◆ Your task
Which lines run from the first one up to and including the one with "self.tree.nodes.clear()"? Print exactly those.
# START OF Provided data
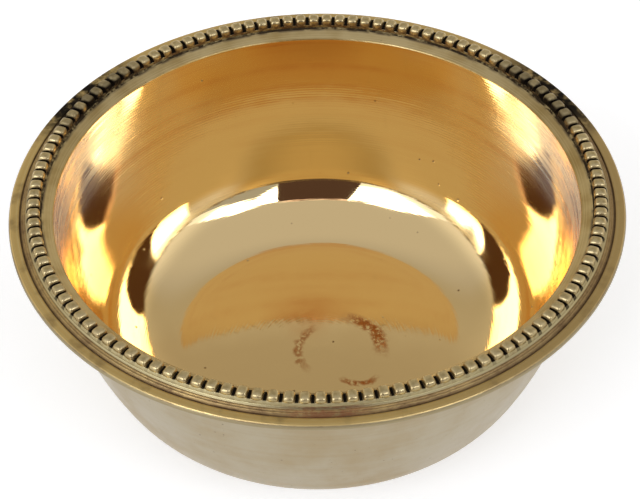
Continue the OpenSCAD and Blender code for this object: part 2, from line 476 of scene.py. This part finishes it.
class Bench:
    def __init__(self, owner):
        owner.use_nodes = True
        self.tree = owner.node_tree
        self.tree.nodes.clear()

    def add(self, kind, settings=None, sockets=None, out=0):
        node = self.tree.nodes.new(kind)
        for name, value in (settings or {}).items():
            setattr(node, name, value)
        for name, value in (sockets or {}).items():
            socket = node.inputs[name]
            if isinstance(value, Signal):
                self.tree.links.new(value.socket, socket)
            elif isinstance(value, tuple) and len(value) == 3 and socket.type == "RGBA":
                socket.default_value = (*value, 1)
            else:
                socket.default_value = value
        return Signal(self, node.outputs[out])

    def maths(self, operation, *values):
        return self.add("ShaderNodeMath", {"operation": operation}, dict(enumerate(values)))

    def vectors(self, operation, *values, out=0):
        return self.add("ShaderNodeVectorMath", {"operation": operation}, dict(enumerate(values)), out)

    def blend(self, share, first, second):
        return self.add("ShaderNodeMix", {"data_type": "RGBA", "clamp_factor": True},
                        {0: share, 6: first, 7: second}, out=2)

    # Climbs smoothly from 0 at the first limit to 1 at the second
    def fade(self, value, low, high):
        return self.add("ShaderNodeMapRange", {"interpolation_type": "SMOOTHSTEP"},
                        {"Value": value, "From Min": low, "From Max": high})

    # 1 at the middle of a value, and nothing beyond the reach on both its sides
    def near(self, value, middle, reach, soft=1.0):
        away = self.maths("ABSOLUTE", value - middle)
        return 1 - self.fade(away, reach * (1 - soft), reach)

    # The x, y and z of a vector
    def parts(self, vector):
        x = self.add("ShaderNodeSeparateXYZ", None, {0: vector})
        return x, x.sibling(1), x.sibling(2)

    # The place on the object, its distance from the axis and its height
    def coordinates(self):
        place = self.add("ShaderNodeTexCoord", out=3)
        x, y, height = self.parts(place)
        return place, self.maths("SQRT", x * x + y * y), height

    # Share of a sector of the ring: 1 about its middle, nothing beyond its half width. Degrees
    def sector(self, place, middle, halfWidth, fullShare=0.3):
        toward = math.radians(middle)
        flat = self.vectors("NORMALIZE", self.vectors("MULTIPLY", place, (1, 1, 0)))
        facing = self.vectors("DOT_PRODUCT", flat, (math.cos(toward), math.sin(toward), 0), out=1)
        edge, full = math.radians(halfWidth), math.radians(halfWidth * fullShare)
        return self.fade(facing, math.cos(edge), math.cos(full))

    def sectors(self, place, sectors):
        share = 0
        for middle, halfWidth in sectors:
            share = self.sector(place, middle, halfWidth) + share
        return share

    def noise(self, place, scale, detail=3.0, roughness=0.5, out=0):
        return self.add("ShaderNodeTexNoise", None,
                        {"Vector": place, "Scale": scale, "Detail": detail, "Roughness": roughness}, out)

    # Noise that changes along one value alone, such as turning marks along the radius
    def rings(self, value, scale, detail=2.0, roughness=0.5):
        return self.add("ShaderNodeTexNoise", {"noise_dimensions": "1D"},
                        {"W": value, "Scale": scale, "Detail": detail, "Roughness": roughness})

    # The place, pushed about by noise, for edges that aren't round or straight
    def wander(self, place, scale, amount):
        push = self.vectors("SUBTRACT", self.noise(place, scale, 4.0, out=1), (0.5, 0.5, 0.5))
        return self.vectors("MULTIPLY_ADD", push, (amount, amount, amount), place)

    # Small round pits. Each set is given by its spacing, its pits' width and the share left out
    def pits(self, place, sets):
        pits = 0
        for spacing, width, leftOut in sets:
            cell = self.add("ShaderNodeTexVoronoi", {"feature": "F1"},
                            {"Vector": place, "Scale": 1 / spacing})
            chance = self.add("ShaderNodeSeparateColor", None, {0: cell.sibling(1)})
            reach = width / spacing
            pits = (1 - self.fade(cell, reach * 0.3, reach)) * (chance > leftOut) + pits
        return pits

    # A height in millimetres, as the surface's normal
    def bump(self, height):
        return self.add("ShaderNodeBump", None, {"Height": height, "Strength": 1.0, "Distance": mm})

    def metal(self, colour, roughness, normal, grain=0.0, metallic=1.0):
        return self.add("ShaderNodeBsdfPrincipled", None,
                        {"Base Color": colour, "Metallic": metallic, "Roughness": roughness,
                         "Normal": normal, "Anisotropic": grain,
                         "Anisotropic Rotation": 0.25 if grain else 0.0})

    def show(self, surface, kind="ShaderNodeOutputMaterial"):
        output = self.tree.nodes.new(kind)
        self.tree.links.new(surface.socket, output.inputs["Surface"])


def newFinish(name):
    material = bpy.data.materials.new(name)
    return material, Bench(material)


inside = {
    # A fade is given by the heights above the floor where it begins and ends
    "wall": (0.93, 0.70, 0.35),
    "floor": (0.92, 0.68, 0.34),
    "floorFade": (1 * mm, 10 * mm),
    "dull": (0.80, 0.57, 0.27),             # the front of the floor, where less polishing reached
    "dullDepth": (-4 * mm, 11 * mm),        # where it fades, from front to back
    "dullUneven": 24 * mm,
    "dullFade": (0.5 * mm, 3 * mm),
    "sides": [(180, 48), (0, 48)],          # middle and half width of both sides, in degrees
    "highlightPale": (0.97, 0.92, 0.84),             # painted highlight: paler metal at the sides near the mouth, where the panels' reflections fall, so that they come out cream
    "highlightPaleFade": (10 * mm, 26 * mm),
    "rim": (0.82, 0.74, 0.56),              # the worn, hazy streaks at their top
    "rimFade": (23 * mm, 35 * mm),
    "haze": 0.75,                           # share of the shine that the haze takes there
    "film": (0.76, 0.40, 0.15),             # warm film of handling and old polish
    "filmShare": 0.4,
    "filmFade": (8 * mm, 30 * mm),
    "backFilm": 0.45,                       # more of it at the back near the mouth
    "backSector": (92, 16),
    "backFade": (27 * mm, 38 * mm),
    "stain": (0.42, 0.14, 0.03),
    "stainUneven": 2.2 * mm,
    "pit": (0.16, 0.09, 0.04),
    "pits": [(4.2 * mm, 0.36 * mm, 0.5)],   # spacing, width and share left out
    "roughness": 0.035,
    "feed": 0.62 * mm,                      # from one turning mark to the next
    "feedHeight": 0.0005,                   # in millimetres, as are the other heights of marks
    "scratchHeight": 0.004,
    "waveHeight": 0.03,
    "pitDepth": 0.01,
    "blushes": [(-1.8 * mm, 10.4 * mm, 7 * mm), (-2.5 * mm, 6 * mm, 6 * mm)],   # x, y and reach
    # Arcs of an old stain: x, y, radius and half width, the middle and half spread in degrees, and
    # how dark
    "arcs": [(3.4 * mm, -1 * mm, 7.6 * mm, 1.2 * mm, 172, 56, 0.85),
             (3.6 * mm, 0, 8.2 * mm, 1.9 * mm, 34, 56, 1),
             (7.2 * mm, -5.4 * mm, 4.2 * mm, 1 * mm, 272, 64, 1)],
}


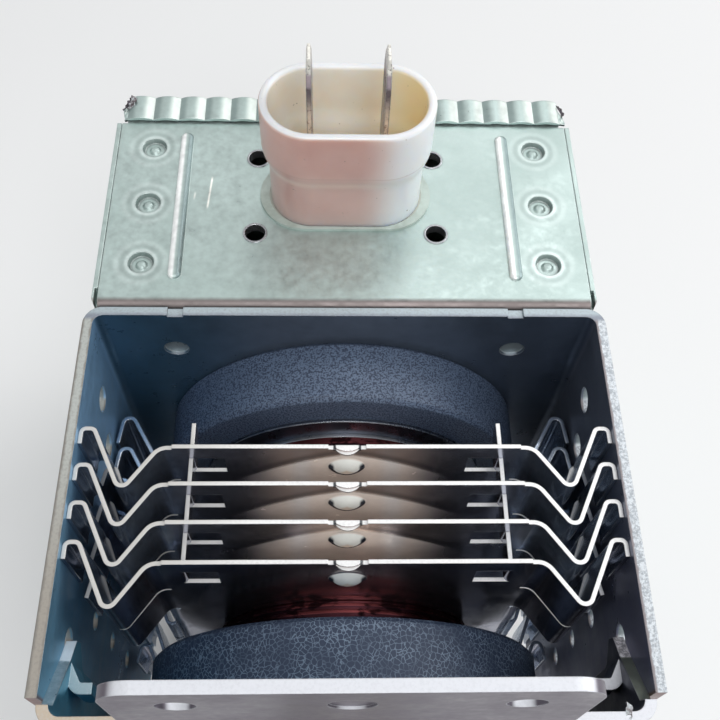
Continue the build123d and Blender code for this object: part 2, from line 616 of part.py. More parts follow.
# END OF Provided data
◆ Task solution
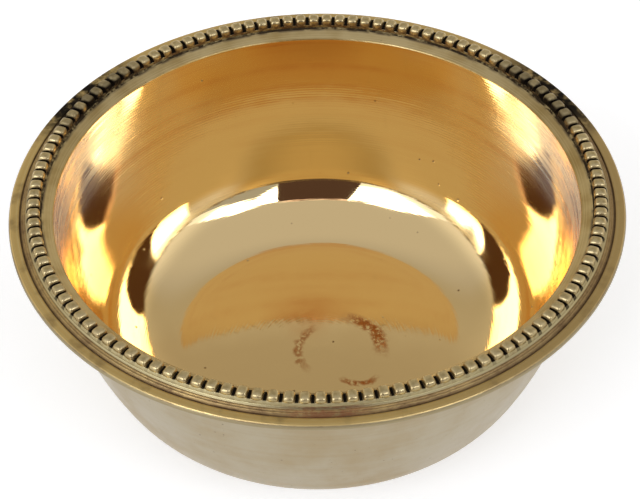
Continue the OpenSCAD and Blender code for this object: part 2, from line 476 of scene.py. This part finishes it.
class Bench:
    def __init__(self, owner):
        owner.use_nodes = True
        self.tree = owner.node_tree
        self.tree.nodes.clear()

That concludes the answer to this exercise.